EHR-RAG: Bridging Long-Horizon Structured Electronic Health Records and Large Language Models via Enhanced Retrieval-Augmented Generation
This addresses the challenge of accurate medical decision-making from complex EHR data for healthcare practitioners, representing a domain-specific advancement with incremental improvements in retrieval methods.
The paper tackles the problem of using large language models (LLMs) for clinical prediction with long-horizon electronic health records (EHRs) that exceed context limits, proposing EHR-RAG, a retrieval-augmented framework that improves accuracy by preserving clinical structure and temporal dynamics. It achieves an average Macro-F1 improvement of 10.76% across four EHR prediction tasks compared to strong LLM-based baselines.
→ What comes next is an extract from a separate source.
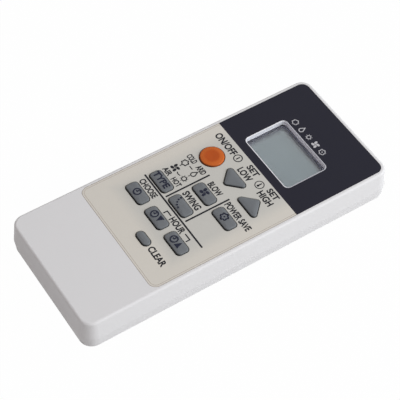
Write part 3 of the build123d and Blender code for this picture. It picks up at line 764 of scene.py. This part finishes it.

Electronic Health Records (EHRs) provide rich longitudinal clinical evidence that is central to medical decision-making, motivating the use of retrieval-augmented generation (RAG) to ground large language model (LLM) predictions. However, long-horizon EHRs often exceed LLM context limits, and existing approaches commonly rely on truncation or vanilla retrieval strategies that discard clinically relevant events and temporal dependencies. To address these challenges, we propose EHR-RAG, a retrieval-augmented framework designed for accurate interpretation of long-horizon structured EHR data. EHR-RAG introduces three components tailored to longitudinal clinical prediction tasks: Event- and Time-Aware Hybrid EHR Retrieval to preserve clinical structure and temporal dynamics, Adaptive Iterative Retrieval to progressively refine queries in order to expand broad evidence coverage, and Dual-Path Evidence Retrieval and Reasoning to jointly retrieves and reasons over both factual and counterfactual evidence. Experiments across four long-horizon EHR prediction tasks show that EHR-RAG consistently outperforms the strongest LLM-based baselines, achieving an average Macro-F1 improvement of 10.76%. Overall, our work highlights the potential of retrieval-augmented LLMs to advance clinical prediction on structured EHR data in practice.